Qui plus est, cette posture représente un danger pour notre vision même de la Foi. Au fond, revendiquer d’être traités à égalité avec d’autres, cela revient à ranger le christianisme au même rang que toute opinion, qui aurait sa place dans la société. Bien sûr, nul doute que personne n’entend ranger le christianisme au rang de n’importe quelle fausse doctrine, mais dans une société habituée au relativisme, l’appel au respect du pluralisme n’est pas satisfaisant, car il revient à mettre le Christ et Mahomet sur le même plan, ce qui revient à placer la Vérité et l’erreur au même niveau. Le Christ étant la Voie, la Vérité et la Vie, pourquoi réclamer que son enseignement soit traité à égalité avec les fausses doctrines ? Ne vaut-il pas mieux exposer la seule vraie doctrine, celle de l’Église catholique romaine, par nos paroles et par notre vie toute entière, plutôt que de nous évertuer à revendiquer une place dans la société ? Nous utilisons, en définitive, les mêmes armes que nos adversaires. Utiliser le relativisme contre le relativisme ne semble pas être une stratégie d’une grande cohérence au premier coup d’œil. La Vérité, qui nous rend vraiment libres, n’est certes pas acceptée de nos jours, mais elle ne l’était guère plus dans l’antiquité, et pas toujours en des temps plus chrétiens.

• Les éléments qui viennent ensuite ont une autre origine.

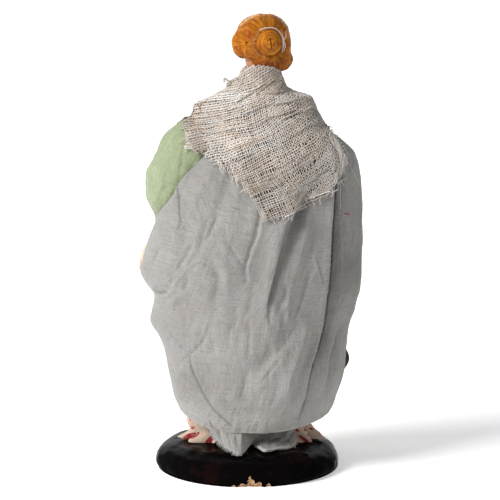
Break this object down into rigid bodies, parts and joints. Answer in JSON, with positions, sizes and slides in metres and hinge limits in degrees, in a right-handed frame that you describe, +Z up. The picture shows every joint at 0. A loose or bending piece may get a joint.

Le monde a persécuté le Maître, et nul n’est au dessus de Lui.
En définitive, ce monde que nous condamnons, nous y sacrifions sans vergogne. Nous y sommes même empêtrés : matérialistes, enivrés de pathos, relativistes, timorés, mondains... Nous faisons davantage confiance aux hommes qu’à Dieu, en nous imaginant dans la politique une voie de salut. Il n’y a rien à attendre de ce côté-là, rien à attendre des prophètes du néant auxquels s’applique cette parole de l’écriture : « Celui qui est dans les Cieux se moque d’eux » (Ps 2, 3). Quant à nous, notre secours est dans le nom du Seigneur. Réfugions-nous en Lui, et prions le sans cesse de nous donner sa grâce, de convertir nos adversaires. Par les temps qui courent, nous avons besoin d’un nouveau chemin de Damas.